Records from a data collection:
********************

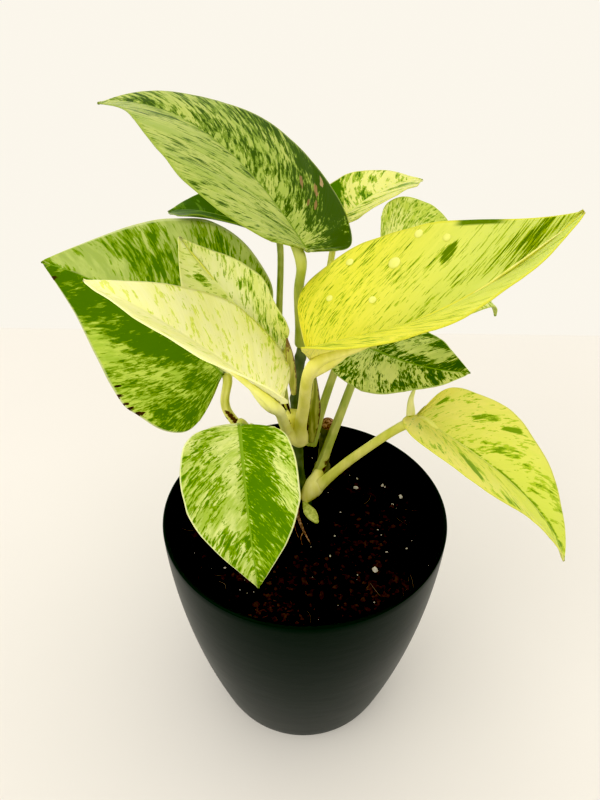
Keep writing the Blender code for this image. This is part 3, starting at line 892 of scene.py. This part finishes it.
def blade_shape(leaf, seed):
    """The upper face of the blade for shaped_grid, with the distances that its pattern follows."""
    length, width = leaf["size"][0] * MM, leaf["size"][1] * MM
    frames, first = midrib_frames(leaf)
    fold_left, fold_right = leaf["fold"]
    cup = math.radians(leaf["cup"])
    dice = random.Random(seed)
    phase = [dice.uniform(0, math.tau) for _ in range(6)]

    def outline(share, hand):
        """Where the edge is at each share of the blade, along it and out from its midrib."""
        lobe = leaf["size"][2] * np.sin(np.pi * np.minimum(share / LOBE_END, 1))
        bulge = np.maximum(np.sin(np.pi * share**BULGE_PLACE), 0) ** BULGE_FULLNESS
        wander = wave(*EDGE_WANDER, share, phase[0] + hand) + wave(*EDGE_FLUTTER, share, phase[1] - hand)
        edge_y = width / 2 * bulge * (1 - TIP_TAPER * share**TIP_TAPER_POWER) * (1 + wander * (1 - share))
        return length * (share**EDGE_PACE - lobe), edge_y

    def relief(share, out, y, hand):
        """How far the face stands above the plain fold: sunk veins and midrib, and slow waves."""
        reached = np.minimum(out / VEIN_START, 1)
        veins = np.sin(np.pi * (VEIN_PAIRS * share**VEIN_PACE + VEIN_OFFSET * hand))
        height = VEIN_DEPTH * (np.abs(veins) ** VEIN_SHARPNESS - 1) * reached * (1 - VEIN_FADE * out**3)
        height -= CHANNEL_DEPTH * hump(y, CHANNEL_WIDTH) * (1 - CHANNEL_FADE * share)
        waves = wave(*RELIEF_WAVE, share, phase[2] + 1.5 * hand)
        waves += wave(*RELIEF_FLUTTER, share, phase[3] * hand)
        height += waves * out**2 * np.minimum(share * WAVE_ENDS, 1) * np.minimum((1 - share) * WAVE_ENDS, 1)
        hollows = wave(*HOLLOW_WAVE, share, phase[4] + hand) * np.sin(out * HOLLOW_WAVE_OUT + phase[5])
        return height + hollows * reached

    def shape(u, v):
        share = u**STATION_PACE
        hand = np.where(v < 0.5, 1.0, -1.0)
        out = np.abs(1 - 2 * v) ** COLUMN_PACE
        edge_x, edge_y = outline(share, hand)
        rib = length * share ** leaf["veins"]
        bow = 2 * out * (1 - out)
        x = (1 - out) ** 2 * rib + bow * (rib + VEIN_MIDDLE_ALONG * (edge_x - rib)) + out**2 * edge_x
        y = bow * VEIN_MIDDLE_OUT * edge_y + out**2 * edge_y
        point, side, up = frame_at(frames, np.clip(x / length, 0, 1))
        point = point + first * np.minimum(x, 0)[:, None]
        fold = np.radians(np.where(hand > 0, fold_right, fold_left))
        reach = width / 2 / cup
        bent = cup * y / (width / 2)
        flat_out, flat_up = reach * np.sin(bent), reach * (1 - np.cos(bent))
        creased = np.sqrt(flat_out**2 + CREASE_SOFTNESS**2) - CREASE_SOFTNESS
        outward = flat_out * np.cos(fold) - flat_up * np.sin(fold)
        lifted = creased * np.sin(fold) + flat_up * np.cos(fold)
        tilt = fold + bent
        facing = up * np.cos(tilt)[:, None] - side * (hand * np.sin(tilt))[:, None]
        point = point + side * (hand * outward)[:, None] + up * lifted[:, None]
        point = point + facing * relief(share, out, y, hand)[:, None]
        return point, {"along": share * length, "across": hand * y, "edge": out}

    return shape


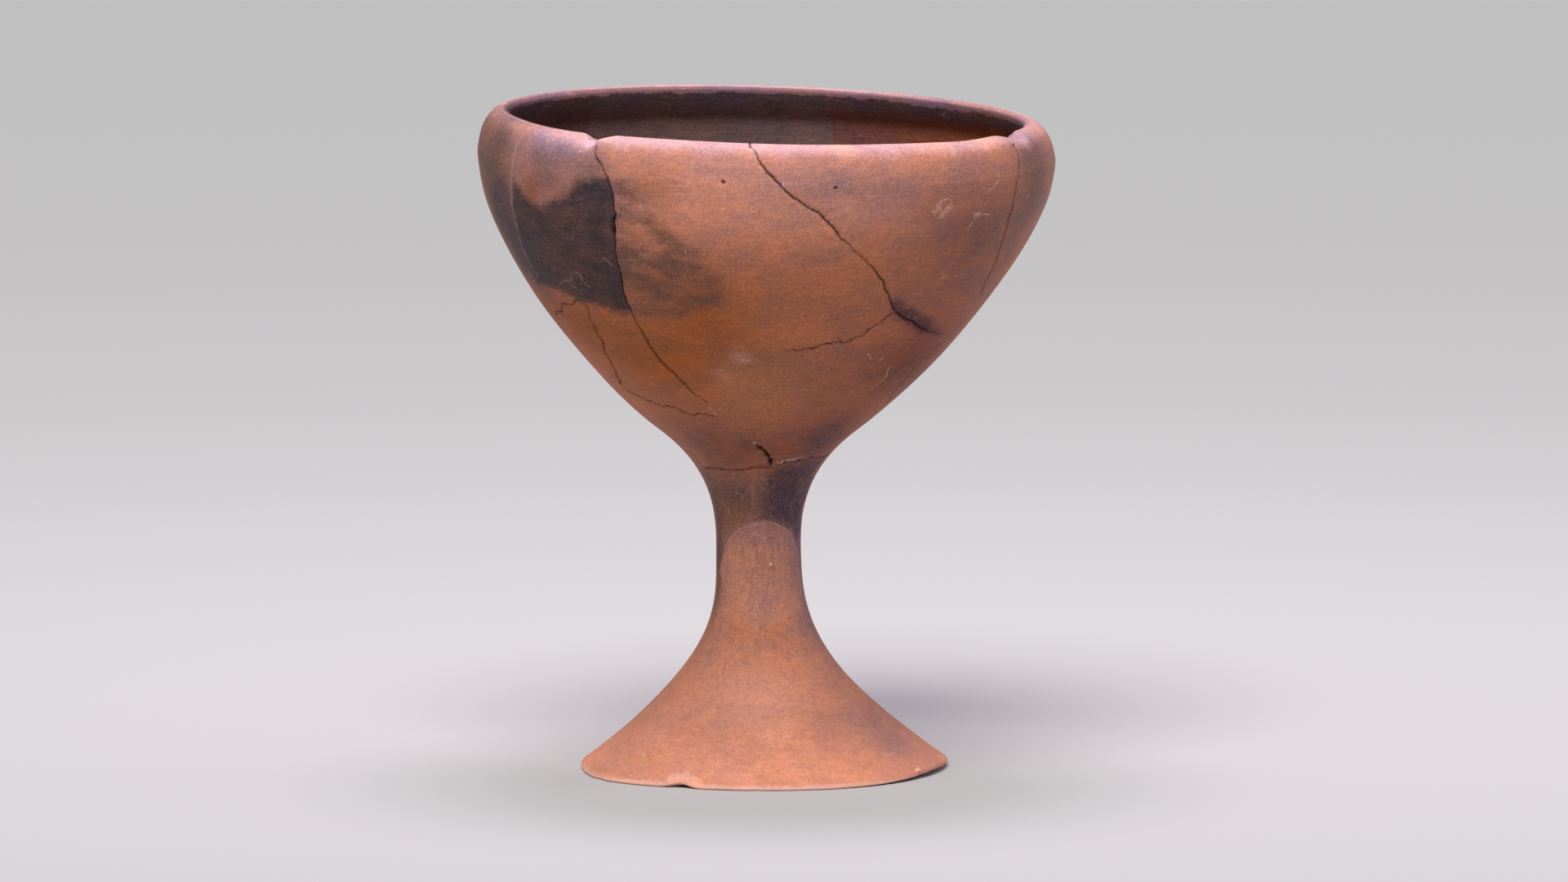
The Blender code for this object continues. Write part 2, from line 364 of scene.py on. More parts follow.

********************

**REQUEST:**
Reproduce the records in full, exactly as written.

**RESULT:**
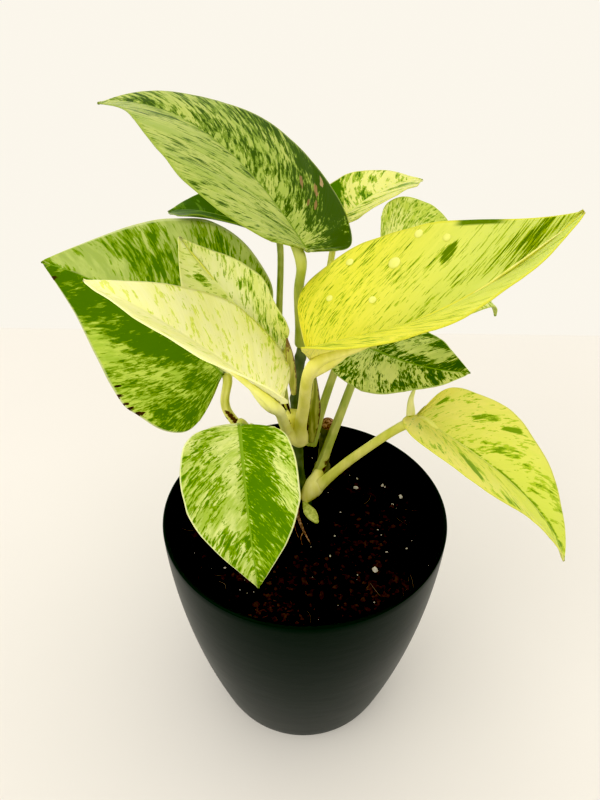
Keep writing the Blender code for this image. This is part 3, starting at line 892 of scene.py. This part finishes it.
def blade_shape(leaf, seed):
    """The upper face of the blade for shaped_grid, with the distances that its pattern follows."""
    length, width = leaf["size"][0] * MM, leaf["size"][1] * MM
    frames, first = midrib_frames(leaf)
    fold_left, fold_right = leaf["fold"]
    cup = math.radians(leaf["cup"])
    dice = random.Random(seed)
    phase = [dice.uniform(0, math.tau) for _ in range(6)]

    def outline(share, hand):
        """Where the edge is at each share of the blade, along it and out from its midrib."""
        lobe = leaf["size"][2] * np.sin(np.pi * np.minimum(share / LOBE_END, 1))
        bulge = np.maximum(np.sin(np.pi * share**BULGE_PLACE), 0) ** BULGE_FULLNESS
        wander = wave(*EDGE_WANDER, share, phase[0] + hand) + wave(*EDGE_FLUTTER, share, phase[1] - hand)
        edge_y = width / 2 * bulge * (1 - TIP_TAPER * share**TIP_TAPER_POWER) * (1 + wander * (1 - share))
        return length * (share**EDGE_PACE - lobe), edge_y

    def relief(share, out, y, hand):
        """How far the face stands above the plain fold: sunk veins and midrib, and slow waves."""
        reached = np.minimum(out / VEIN_START, 1)
        veins = np.sin(np.pi * (VEIN_PAIRS * share**VEIN_PACE + VEIN_OFFSET * hand))
        height = VEIN_DEPTH * (np.abs(veins) ** VEIN_SHARPNESS - 1) * reached * (1 - VEIN_FADE * out**3)
        height -= CHANNEL_DEPTH * hump(y, CHANNEL_WIDTH) * (1 - CHANNEL_FADE * share)
        waves = wave(*RELIEF_WAVE, share, phase[2] + 1.5 * hand)
        waves += wave(*RELIEF_FLUTTER, share, phase[3] * hand)
        height += waves * out**2 * np.minimum(share * WAVE_ENDS, 1) * np.minimum((1 - share) * WAVE_ENDS, 1)
        hollows = wave(*HOLLOW_WAVE, share, phase[4] + hand) * np.sin(out * HOLLOW_WAVE_OUT + phase[5])
        return height + hollows * reached

    def shape(u, v):
        share = u**STATION_PACE
        hand = np.where(v < 0.5, 1.0, -1.0)
        out = np.abs(1 - 2 * v) ** COLUMN_PACE
        edge_x, edge_y = outline(share, hand)
        rib = length * share ** leaf["veins"]
        bow = 2 * out * (1 - out)
        x = (1 - out) ** 2 * rib + bow * (rib + VEIN_MIDDLE_ALONG * (edge_x - rib)) + out**2 * edge_x
        y = bow * VEIN_MIDDLE_OUT * edge_y + out**2 * edge_y
        point, side, up = frame_at(frames, np.clip(x / length, 0, 1))
        point = point + first * np.minimum(x, 0)[:, None]
        fold = np.radians(np.where(hand > 0, fold_right, fold_left))
        reach = width / 2 / cup
        bent = cup * y / (width / 2)
        flat_out, flat_up = reach * np.sin(bent), reach * (1 - np.cos(bent))
        creased = np.sqrt(flat_out**2 + CREASE_SOFTNESS**2) - CREASE_SOFTNESS
        outward = flat_out * np.cos(fold) - flat_up * np.sin(fold)
        lifted = creased * np.sin(fold) + flat_up * np.cos(fold)
        tilt = fold + bent
        facing = up * np.cos(tilt)[:, None] - side * (hand * np.sin(tilt))[:, None]
        point = point + side * (hand * outward)[:, None] + up * lifted[:, None]
        point = point + facing * relief(share, out, y, hand)[:, None]
        return point, {"along": share * length, "across": hand * y, "edge": out}

    return shape


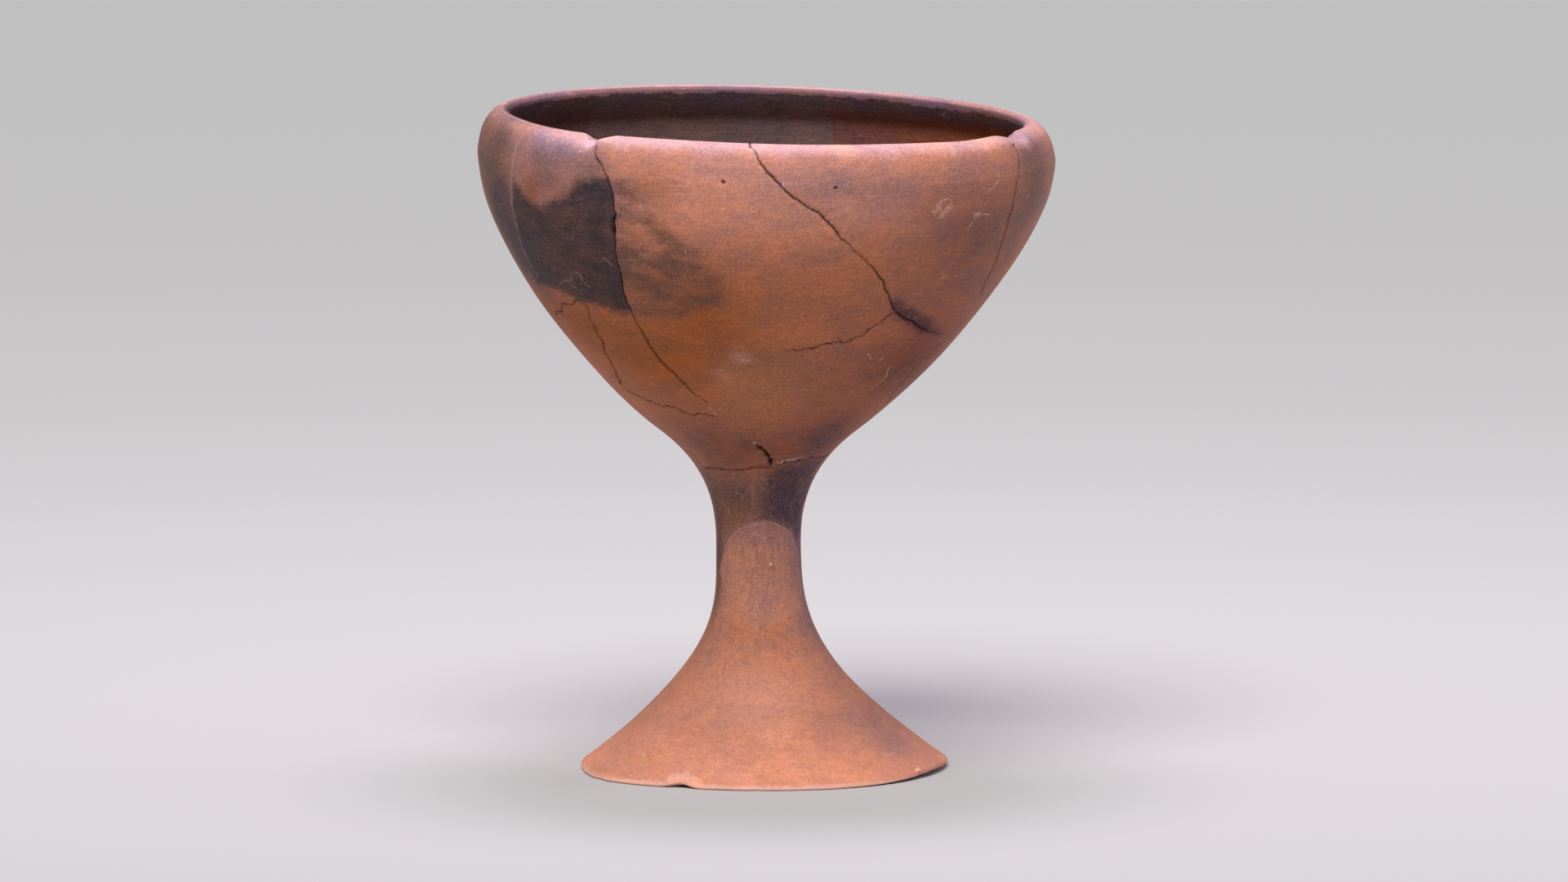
The Blender code for this object continues. Write part 2, from line 364 of scene.py on. More parts follow.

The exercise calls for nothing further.